→ Exercise objective
Copy out every record precisely.
BEGIN Exercise materials
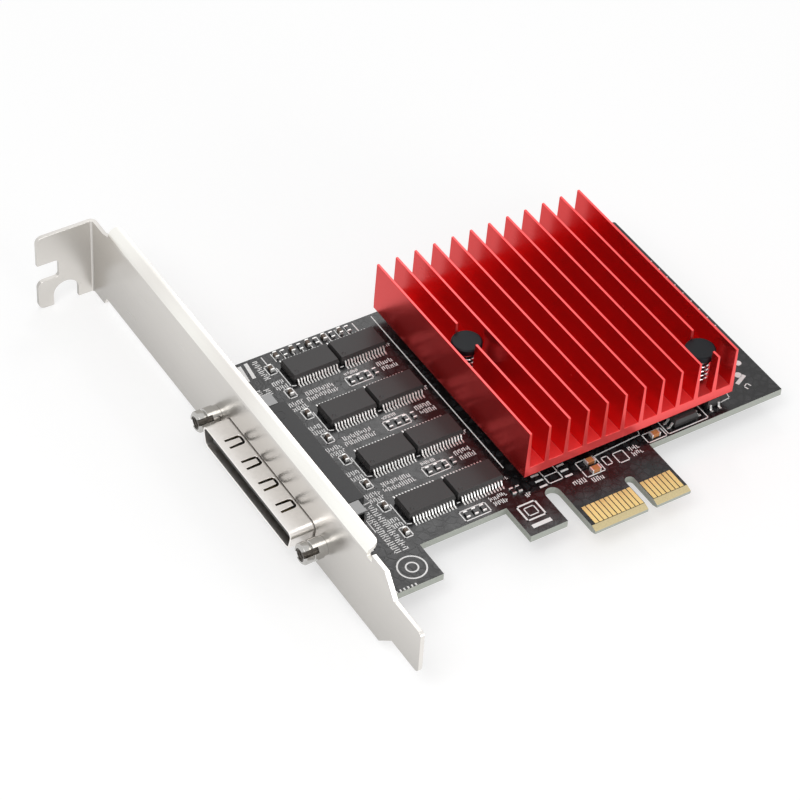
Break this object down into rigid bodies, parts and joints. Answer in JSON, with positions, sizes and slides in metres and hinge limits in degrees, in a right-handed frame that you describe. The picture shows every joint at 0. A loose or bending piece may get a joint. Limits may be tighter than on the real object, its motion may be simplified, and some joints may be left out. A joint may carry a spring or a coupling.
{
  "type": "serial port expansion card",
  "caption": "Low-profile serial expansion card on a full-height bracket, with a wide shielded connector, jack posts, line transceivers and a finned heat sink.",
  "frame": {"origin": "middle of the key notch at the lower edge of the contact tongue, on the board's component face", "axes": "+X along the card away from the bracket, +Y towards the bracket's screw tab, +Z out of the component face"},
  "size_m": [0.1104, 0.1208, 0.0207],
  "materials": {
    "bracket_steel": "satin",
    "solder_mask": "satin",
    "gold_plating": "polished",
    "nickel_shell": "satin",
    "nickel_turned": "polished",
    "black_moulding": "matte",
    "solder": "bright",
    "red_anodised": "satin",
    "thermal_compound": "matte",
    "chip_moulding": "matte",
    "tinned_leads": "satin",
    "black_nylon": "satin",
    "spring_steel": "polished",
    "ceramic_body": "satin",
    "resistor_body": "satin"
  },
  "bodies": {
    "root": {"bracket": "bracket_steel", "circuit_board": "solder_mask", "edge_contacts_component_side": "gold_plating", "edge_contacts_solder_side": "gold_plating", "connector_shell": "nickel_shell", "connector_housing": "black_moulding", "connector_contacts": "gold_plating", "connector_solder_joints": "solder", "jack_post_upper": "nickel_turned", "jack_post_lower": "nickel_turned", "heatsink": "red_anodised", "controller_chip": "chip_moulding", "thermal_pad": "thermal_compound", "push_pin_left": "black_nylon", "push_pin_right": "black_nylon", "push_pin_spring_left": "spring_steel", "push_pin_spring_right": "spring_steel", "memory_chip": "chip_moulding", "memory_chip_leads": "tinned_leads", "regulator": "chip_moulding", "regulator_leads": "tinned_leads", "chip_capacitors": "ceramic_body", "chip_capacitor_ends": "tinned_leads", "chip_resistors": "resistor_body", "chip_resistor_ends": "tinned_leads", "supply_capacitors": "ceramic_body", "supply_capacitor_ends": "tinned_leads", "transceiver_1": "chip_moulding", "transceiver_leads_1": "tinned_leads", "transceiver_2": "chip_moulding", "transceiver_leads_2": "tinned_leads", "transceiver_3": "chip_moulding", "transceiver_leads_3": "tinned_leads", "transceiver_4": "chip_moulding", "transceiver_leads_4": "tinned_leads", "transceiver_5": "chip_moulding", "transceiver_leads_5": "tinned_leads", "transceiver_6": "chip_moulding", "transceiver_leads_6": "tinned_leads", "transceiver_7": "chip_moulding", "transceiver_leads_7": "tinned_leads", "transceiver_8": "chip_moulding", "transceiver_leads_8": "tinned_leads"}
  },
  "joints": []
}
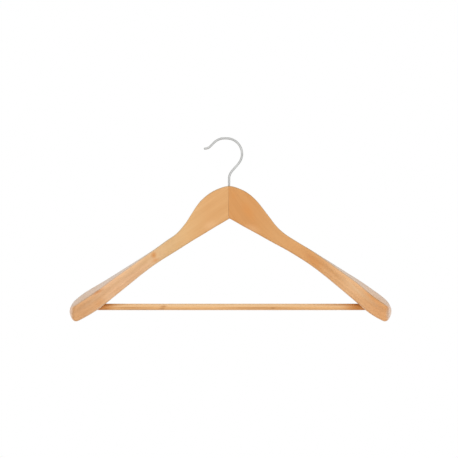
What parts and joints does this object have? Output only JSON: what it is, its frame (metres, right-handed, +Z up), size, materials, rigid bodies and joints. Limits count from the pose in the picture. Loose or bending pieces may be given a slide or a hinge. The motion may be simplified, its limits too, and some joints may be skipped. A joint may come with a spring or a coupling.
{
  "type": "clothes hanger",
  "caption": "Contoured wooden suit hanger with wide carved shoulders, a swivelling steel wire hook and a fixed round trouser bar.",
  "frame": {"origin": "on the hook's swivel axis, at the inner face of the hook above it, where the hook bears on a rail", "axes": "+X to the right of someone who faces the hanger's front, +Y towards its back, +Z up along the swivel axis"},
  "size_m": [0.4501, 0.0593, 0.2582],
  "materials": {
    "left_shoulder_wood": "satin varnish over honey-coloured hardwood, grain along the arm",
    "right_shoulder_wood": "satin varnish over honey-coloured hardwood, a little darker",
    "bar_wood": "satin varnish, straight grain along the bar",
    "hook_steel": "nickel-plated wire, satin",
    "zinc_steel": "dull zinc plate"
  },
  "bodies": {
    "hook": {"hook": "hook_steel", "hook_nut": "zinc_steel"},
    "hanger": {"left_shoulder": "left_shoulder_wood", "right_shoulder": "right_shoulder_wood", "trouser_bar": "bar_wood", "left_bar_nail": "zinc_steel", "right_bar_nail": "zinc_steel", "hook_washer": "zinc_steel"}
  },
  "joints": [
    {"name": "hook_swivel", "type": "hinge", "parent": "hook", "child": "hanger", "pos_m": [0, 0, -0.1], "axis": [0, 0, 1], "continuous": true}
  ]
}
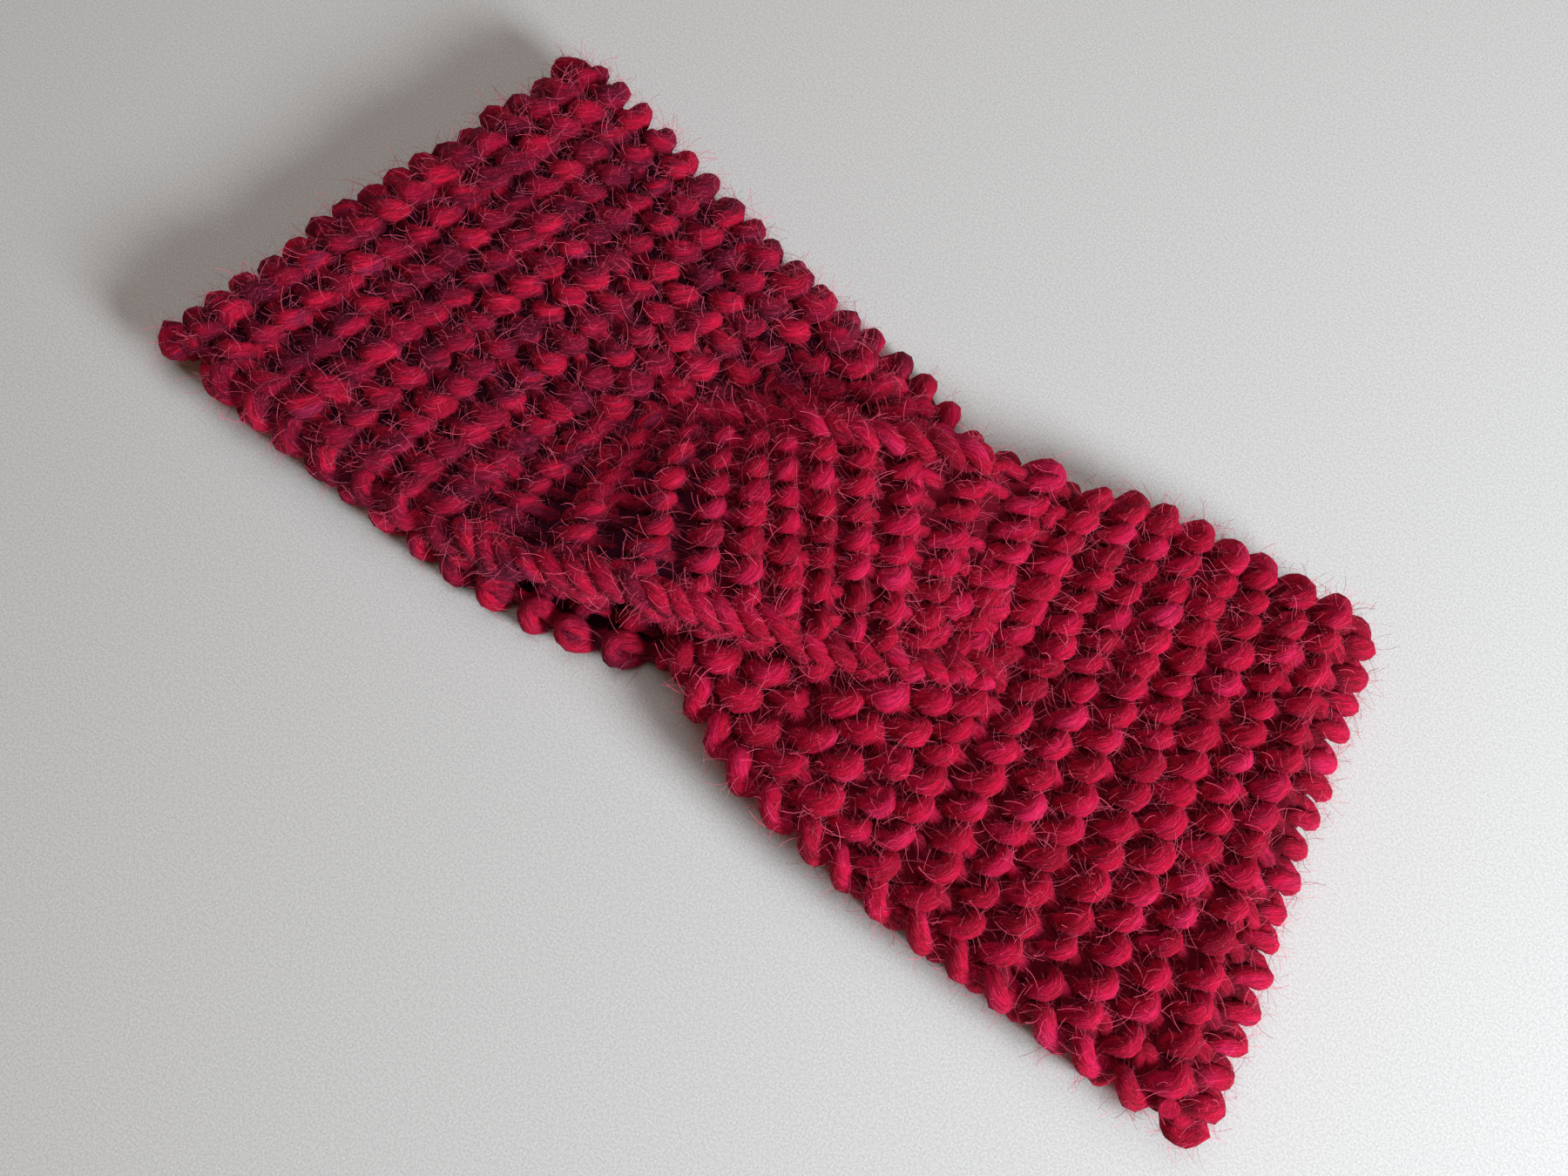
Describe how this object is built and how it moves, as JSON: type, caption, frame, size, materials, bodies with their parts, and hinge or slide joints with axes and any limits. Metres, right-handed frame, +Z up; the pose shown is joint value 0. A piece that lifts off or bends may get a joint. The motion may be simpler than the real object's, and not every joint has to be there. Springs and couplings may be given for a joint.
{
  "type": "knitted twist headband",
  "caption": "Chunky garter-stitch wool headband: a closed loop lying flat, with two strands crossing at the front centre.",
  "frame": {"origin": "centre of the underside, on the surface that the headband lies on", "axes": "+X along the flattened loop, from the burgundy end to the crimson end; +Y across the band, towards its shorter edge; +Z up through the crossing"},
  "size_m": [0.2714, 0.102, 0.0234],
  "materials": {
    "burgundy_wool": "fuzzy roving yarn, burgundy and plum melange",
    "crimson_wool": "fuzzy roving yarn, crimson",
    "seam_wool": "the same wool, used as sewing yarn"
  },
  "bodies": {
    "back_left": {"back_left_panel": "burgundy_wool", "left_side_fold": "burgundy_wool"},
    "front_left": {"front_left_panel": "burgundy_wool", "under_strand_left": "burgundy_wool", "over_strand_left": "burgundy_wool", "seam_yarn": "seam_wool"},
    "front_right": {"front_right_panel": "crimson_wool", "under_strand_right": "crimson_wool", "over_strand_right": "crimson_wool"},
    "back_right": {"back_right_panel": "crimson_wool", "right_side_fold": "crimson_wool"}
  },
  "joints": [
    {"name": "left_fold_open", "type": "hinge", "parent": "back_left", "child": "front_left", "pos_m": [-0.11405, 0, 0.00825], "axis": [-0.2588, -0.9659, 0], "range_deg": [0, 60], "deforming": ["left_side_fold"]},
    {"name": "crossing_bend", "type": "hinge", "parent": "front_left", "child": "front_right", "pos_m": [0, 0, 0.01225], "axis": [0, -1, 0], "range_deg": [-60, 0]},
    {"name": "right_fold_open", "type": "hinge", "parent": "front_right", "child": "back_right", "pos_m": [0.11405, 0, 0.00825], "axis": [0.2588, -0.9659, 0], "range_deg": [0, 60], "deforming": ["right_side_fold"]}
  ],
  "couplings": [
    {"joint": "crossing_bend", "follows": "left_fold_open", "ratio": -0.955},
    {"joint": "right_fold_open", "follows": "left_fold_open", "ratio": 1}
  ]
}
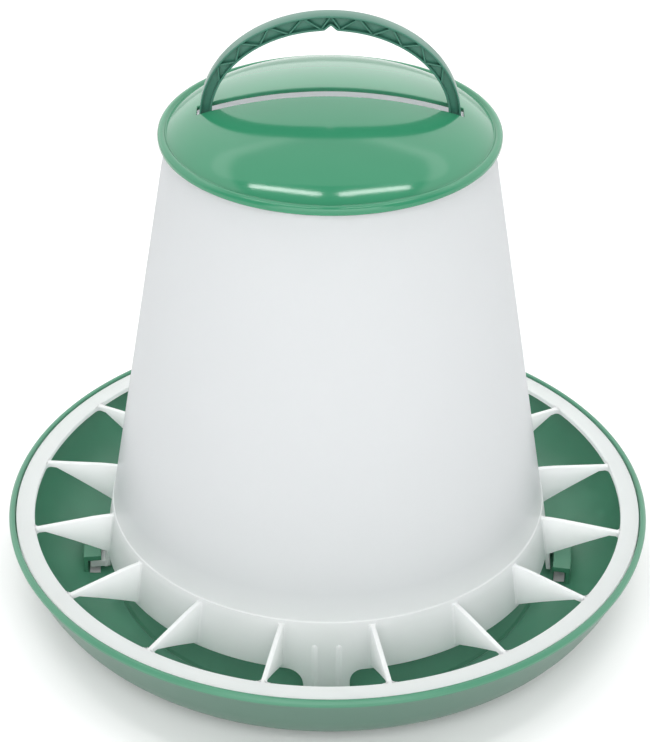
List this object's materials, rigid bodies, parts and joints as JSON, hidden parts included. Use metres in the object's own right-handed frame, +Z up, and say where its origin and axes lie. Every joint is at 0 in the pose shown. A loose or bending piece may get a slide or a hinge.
END Exercise materials
→ Written solution
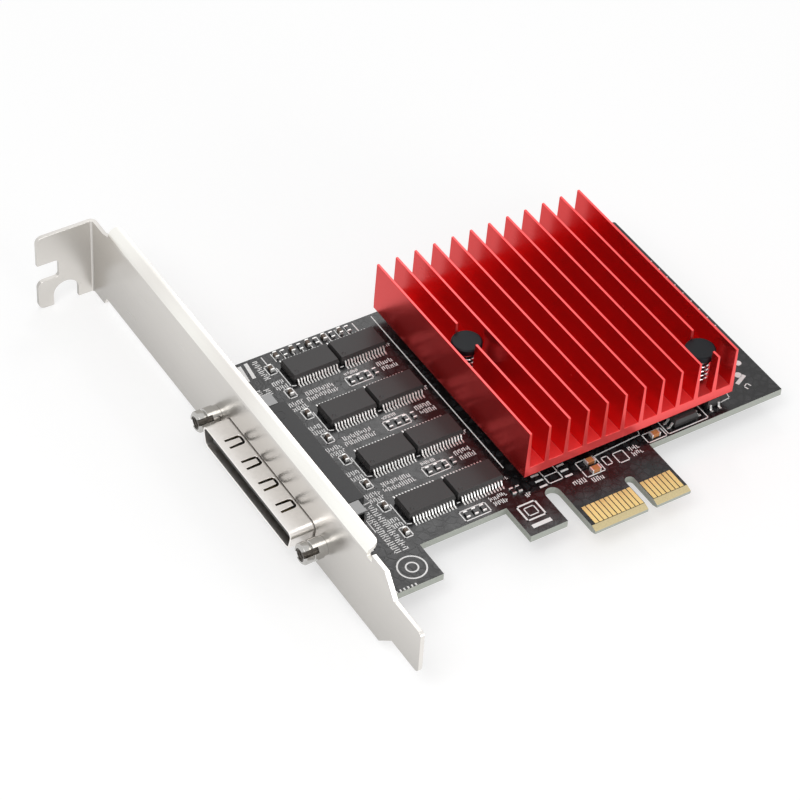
Break this object down into rigid bodies, parts and joints. Answer in JSON, with positions, sizes and slides in metres and hinge limits in degrees, in a right-handed frame that you describe. The picture shows every joint at 0. A loose or bending piece may get a joint. Limits may be tighter than on the real object, its motion may be simplified, and some joints may be left out. A joint may carry a spring or a coupling.
{
  "type": "serial port expansion card",
  "caption": "Low-profile serial expansion card on a full-height bracket, with a wide shielded connector, jack posts, line transceivers and a finned heat sink.",
  "frame": {"origin": "middle of the key notch at the lower edge of the contact tongue, on the board's component face", "axes": "+X along the card away from the bracket, +Y towards the bracket's screw tab, +Z out of the component face"},
  "size_m": [0.1104, 0.1208, 0.0207],
  "materials": {
    "bracket_steel": "satin",
    "solder_mask": "satin",
    "gold_plating": "polished",
    "nickel_shell": "satin",
    "nickel_turned": "polished",
    "black_moulding": "matte",
    "solder": "bright",
    "red_anodised": "satin",
    "thermal_compound": "matte",
    "chip_moulding": "matte",
    "tinned_leads": "satin",
    "black_nylon": "satin",
    "spring_steel": "polished",
    "ceramic_body": "satin",
    "resistor_body": "satin"
  },
  "bodies": {
    "root": {"bracket": "bracket_steel", "circuit_board": "solder_mask", "edge_contacts_component_side": "gold_plating", "edge_contacts_solder_side": "gold_plating", "connector_shell": "nickel_shell", "connector_housing": "black_moulding", "connector_contacts": "gold_plating", "connector_solder_joints": "solder", "jack_post_upper": "nickel_turned", "jack_post_lower": "nickel_turned", "heatsink": "red_anodised", "controller_chip": "chip_moulding", "thermal_pad": "thermal_compound", "push_pin_left": "black_nylon", "push_pin_right": "black_nylon", "push_pin_spring_left": "spring_steel", "push_pin_spring_right": "spring_steel", "memory_chip": "chip_moulding", "memory_chip_leads": "tinned_leads", "regulator": "chip_moulding", "regulator_leads": "tinned_leads", "chip_capacitors": "ceramic_body", "chip_capacitor_ends": "tinned_leads", "chip_resistors": "resistor_body", "chip_resistor_ends": "tinned_leads", "supply_capacitors": "ceramic_body", "supply_capacitor_ends": "tinned_leads", "transceiver_1": "chip_moulding", "transceiver_leads_1": "tinned_leads", "transceiver_2": "chip_moulding", "transceiver_leads_2": "tinned_leads", "transceiver_3": "chip_moulding", "transceiver_leads_3": "tinned_leads", "transceiver_4": "chip_moulding", "transceiver_leads_4": "tinned_leads", "transceiver_5": "chip_moulding", "transceiver_leads_5": "tinned_leads", "transceiver_6": "chip_moulding", "transceiver_leads_6": "tinned_leads", "transceiver_7": "chip_moulding", "transceiver_leads_7": "tinned_leads", "transceiver_8": "chip_moulding", "transceiver_leads_8": "tinned_leads"}
  },
  "joints": []
}
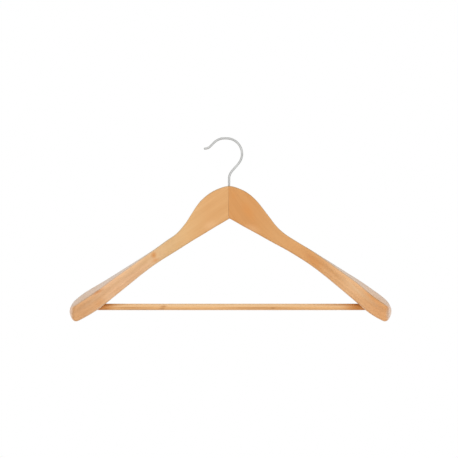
What parts and joints does this object have? Output only JSON: what it is, its frame (metres, right-handed, +Z up), size, materials, rigid bodies and joints. Limits count from the pose in the picture. Loose or bending pieces may be given a slide or a hinge. The motion may be simplified, its limits too, and some joints may be skipped. A joint may come with a spring or a coupling.
{
  "type": "clothes hanger",
  "caption": "Contoured wooden suit hanger with wide carved shoulders, a swivelling steel wire hook and a fixed round trouser bar.",
  "frame": {"origin": "on the hook's swivel axis, at the inner face of the hook above it, where the hook bears on a rail", "axes": "+X to the right of someone who faces the hanger's front, +Y towards its back, +Z up along the swivel axis"},
  "size_m": [0.4501, 0.0593, 0.2582],
  "materials": {
    "left_shoulder_wood": "satin varnish over honey-coloured hardwood, grain along the arm",
    "right_shoulder_wood": "satin varnish over honey-coloured hardwood, a little darker",
    "bar_wood": "satin varnish, straight grain along the bar",
    "hook_steel": "nickel-plated wire, satin",
    "zinc_steel": "dull zinc plate"
  },
  "bodies": {
    "hook": {"hook": "hook_steel", "hook_nut": "zinc_steel"},
    "hanger": {"left_shoulder": "left_shoulder_wood", "right_shoulder": "right_shoulder_wood", "trouser_bar": "bar_wood", "left_bar_nail": "zinc_steel", "right_bar_nail": "zinc_steel", "hook_washer": "zinc_steel"}
  },
  "joints": [
    {"name": "hook_swivel", "type": "hinge", "parent": "hook", "child": "hanger", "pos_m": [0, 0, -0.1], "axis": [0, 0, 1], "continuous": true}
  ]
}
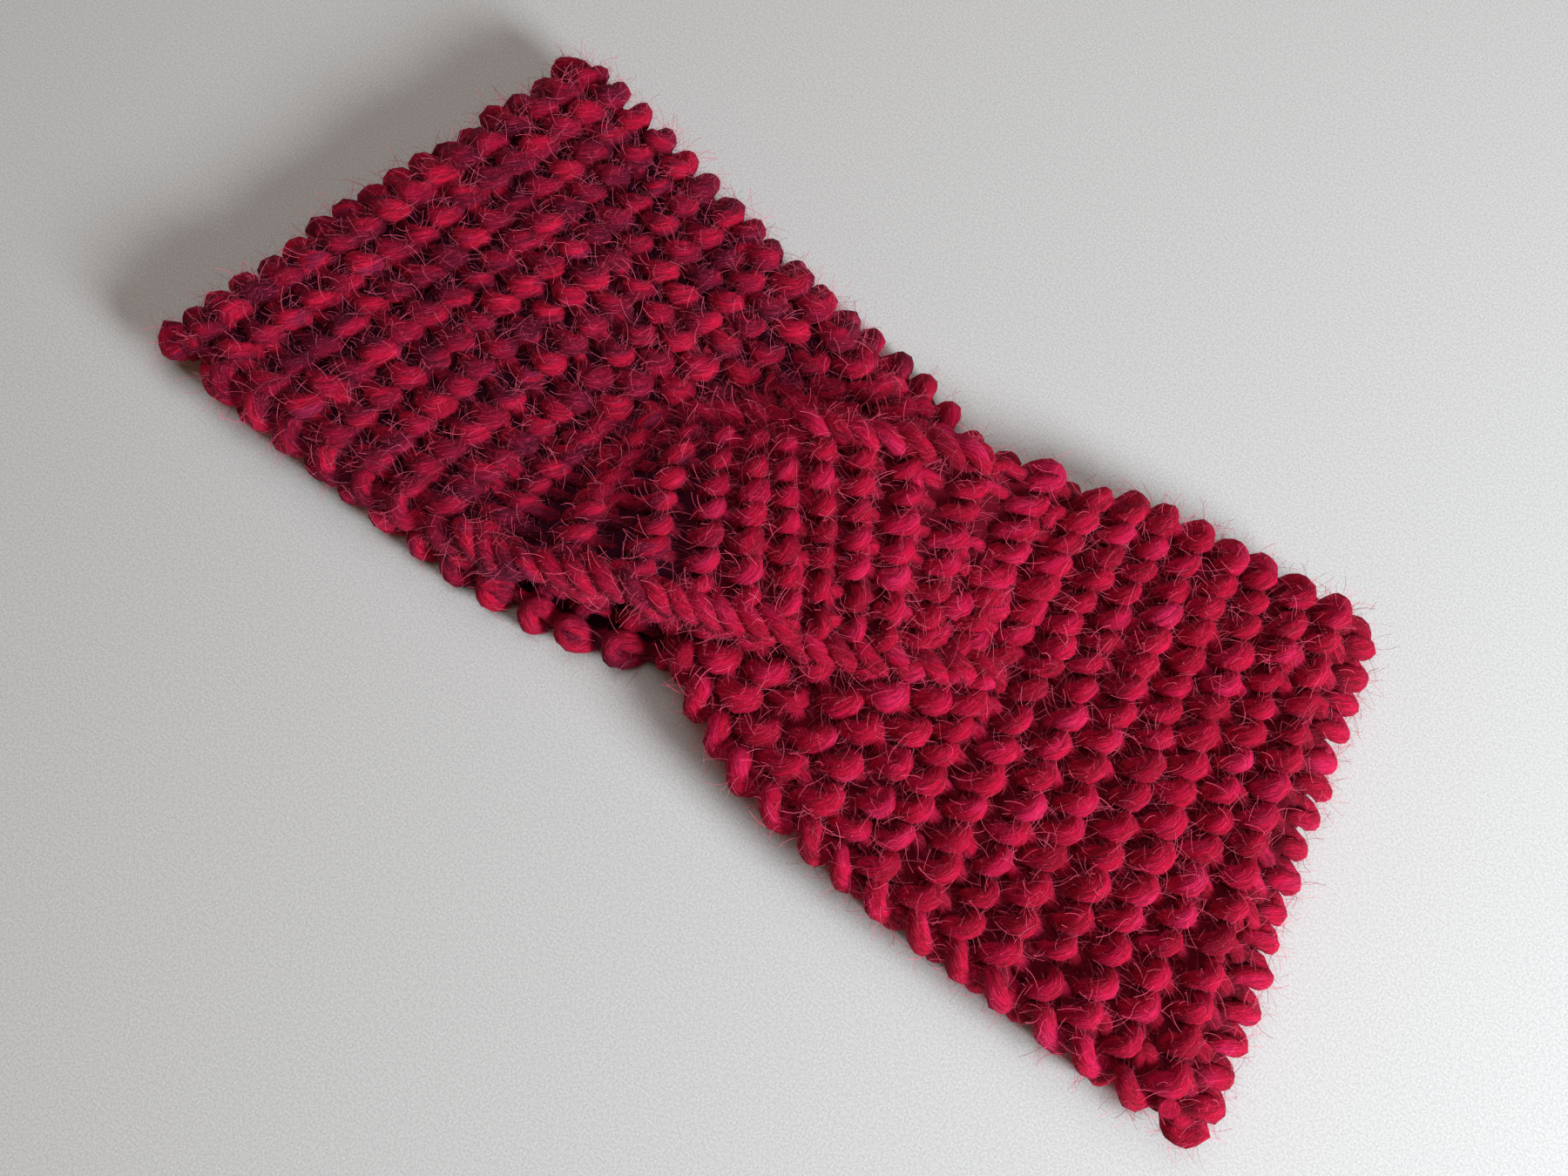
Describe how this object is built and how it moves, as JSON: type, caption, frame, size, materials, bodies with their parts, and hinge or slide joints with axes and any limits. Metres, right-handed frame, +Z up; the pose shown is joint value 0. A piece that lifts off or bends may get a joint. The motion may be simpler than the real object's, and not every joint has to be there. Springs and couplings may be given for a joint.
{
  "type": "knitted twist headband",
  "caption": "Chunky garter-stitch wool headband: a closed loop lying flat, with two strands crossing at the front centre.",
  "frame": {"origin": "centre of the underside, on the surface that the headband lies on", "axes": "+X along the flattened loop, from the burgundy end to the crimson end; +Y across the band, towards its shorter edge; +Z up through the crossing"},
  "size_m": [0.2714, 0.102, 0.0234],
  "materials": {
    "burgundy_wool": "fuzzy roving yarn, burgundy and plum melange",
    "crimson_wool": "fuzzy roving yarn, crimson",
    "seam_wool": "the same wool, used as sewing yarn"
  },
  "bodies": {
    "back_left": {"back_left_panel": "burgundy_wool", "left_side_fold": "burgundy_wool"},
    "front_left": {"front_left_panel": "burgundy_wool", "under_strand_left": "burgundy_wool", "over_strand_left": "burgundy_wool", "seam_yarn": "seam_wool"},
    "front_right": {"front_right_panel": "crimson_wool", "under_strand_right": "crimson_wool", "over_strand_right": "crimson_wool"},
    "back_right": {"back_right_panel": "crimson_wool", "right_side_fold": "crimson_wool"}
  },
  "joints": [
    {"name": "left_fold_open", "type": "hinge", "parent": "back_left", "child": "front_left", "pos_m": [-0.11405, 0, 0.00825], "axis": [-0.2588, -0.9659, 0], "range_deg": [0, 60], "deforming": ["left_side_fold"]},
    {"name": "crossing_bend", "type": "hinge", "parent": "front_left", "child": "front_right", "pos_m": [0, 0, 0.01225], "axis": [0, -1, 0], "range_deg": [-60, 0]},
    {"name": "right_fold_open", "type": "hinge", "parent": "front_right", "child": "back_right", "pos_m": [0.11405, 0, 0.00825], "axis": [0.2588, -0.9659, 0], "range_deg": [0, 60], "deforming": ["right_side_fold"]}
  ],
  "couplings": [
    {"joint": "crossing_bend", "follows": "left_fold_open", "ratio": -0.955},
    {"joint": "right_fold_open", "follows": "left_fold_open", "ratio": 1}
  ]
}
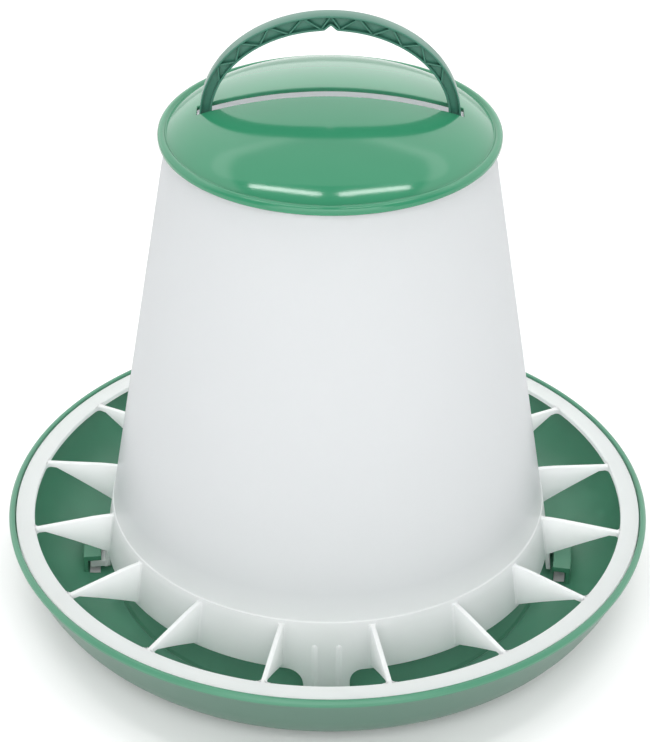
List this object's materials, rigid bodies, parts and joints as JSON, hidden parts included. Use metres in the object's own right-handed frame, +Z up, and say where its origin and axes lie. Every joint is at 0 in the pose shown. A loose or bending piece may get a slide or a hinge.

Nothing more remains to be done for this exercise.